Mi grito se convirtió en el sonido de una estridente sirena.
Gwynnie, la Gwynnie con las tripas fuera, temblaba delante de mí, temblaba y latía.
El sonido de mi chillido pareció hacerla temblar más; ahora temblaba como una masa de gelatina rosa y amarilla.
Mientras gritaba fuimos rodeados por una luz blanca. Era tan brillante que seguí percibiéndola aun cerrando los ojos.
Era de un color blanco inmaculado, un blanco cegador.
Mi grito atravesó la blancura. Gwynnie se desvaneció en el interior de ésta. El sótano también se desvaneció.
Me hundí en la blancura, en el quejido agudo de mi propio grito.
En cuanto abrí los ojos, levanté la mirada hacia el techo blanco. Una lámpara de techo blanca. Cortinas blancas en una ventana medio abierta por la que se entreveían unos nubarrones.
Me dolía la garganta y dejé de gritar.
Parpadeé para que mis ojos se acostumbraran de nuevo a tanta luz. Entonces advertí el rostro de mi madre.
—¿Marco? ¿Te has despertado ya? —preguntó con ternura.
El maquillaje se le había corrido. Tenía los ojos inyectados de sangre. Vi el rastro de las lágrimas en sus mejillas pálidas.
—¿Despertado? —farfullé con voz ronca y somnolienta.
—Te pondrás bien —dijo mamá, al tiempo que me daba un golpecito en el pecho por encima de la manta.
Eché un vistazo a mi alrededor. Estaba tumbado boca arriba en una cama. En una habitación pequeña, una habitación de hospital.

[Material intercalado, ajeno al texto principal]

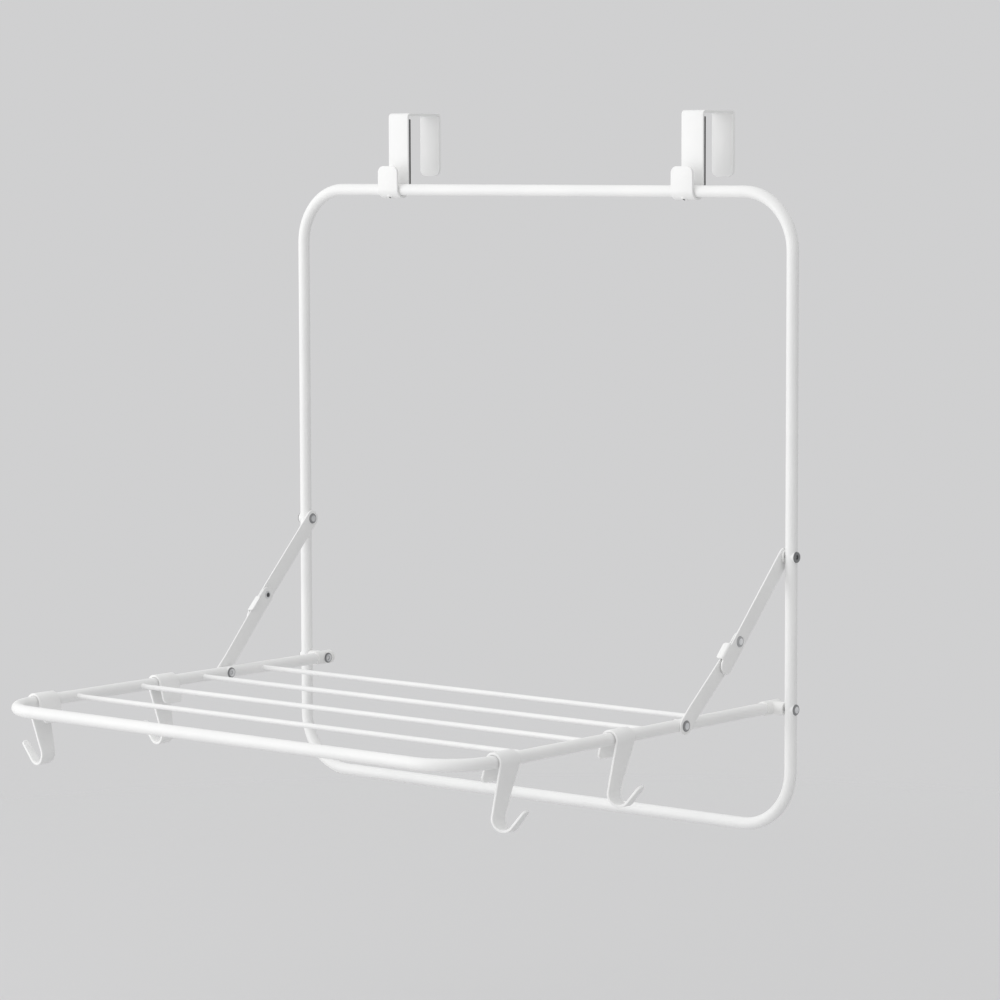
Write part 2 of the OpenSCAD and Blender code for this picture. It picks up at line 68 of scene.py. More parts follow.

—Te has dado un buen golpe en la cabeza, Marco —explicó mamá—. La ambulancia te ha traído aquí rápidamente, al hospital. Has estado inconsciente casi una hora.
—¿Cómo? ¿Que he estado inconsciente? —susurré—. ¿Dormido?
Mamá asintió.
—Estaba en el sótano —protesté—. Gwynnie y yo estábamos buscando al chico.
Mamá adoptó una expresión temerosa. La barbilla empezó a temblarle.
—¿El chico? ¿Qué chico?
—Keith —respondí—. El muchacho que dice que vive en el sótano.
—Marco, estabas soñando —dijo mamá.
—Ha… ha sido espantoso —exhalé un suspiro.
—Eso es del golpe que te has dado —explicó mamá—. Te has quedado frío. Eso te habrá producido unas pesadillas terribles.
—¿ Quieres decir que todavía no he estado en casa? —pregunté extrañado—. ¿No he ido a la escuela?
Mamá me miró atentamente, me escudriñó el rostro.
—No, has estado en esta cama de hospital desde que te golpearon.
Negó con la cabeza.
—Te lo advertí, Marco. Te dije que no jugaras al béisbol. Sabía que ocurriría una cosa así.
Siguió hablando pero yo dejé de escucharla.
Estaba absorto en mis pensamientos y me sentí enormemente feliz.
Todo había sido un sueño. Keith viviendo en el sótano… El doctor Bailey queriendo extirparme el cerebro… Gwynnie sacando las tripas…
Todo había sido un sueño horrible y descabellado.
Nunca había ocurrido. Nada de todo aquello.
Y ahora había terminado. Y todo iba a salir bien.
Me sentía tan bien que quería saltar de la cama. Quería gritar de alegría.
Pero entonces miré por encima del hombro de mamá en dirección a la puerta.
¡Y vi a… Gwynnie!
—¡Noooo! —proferí un grito de terror.
Gwynnie era real. ¡Gwynnie estaba viva! ¡Y venía a por mí, se acercaba a mi cama con un brillo malicioso en los ojos!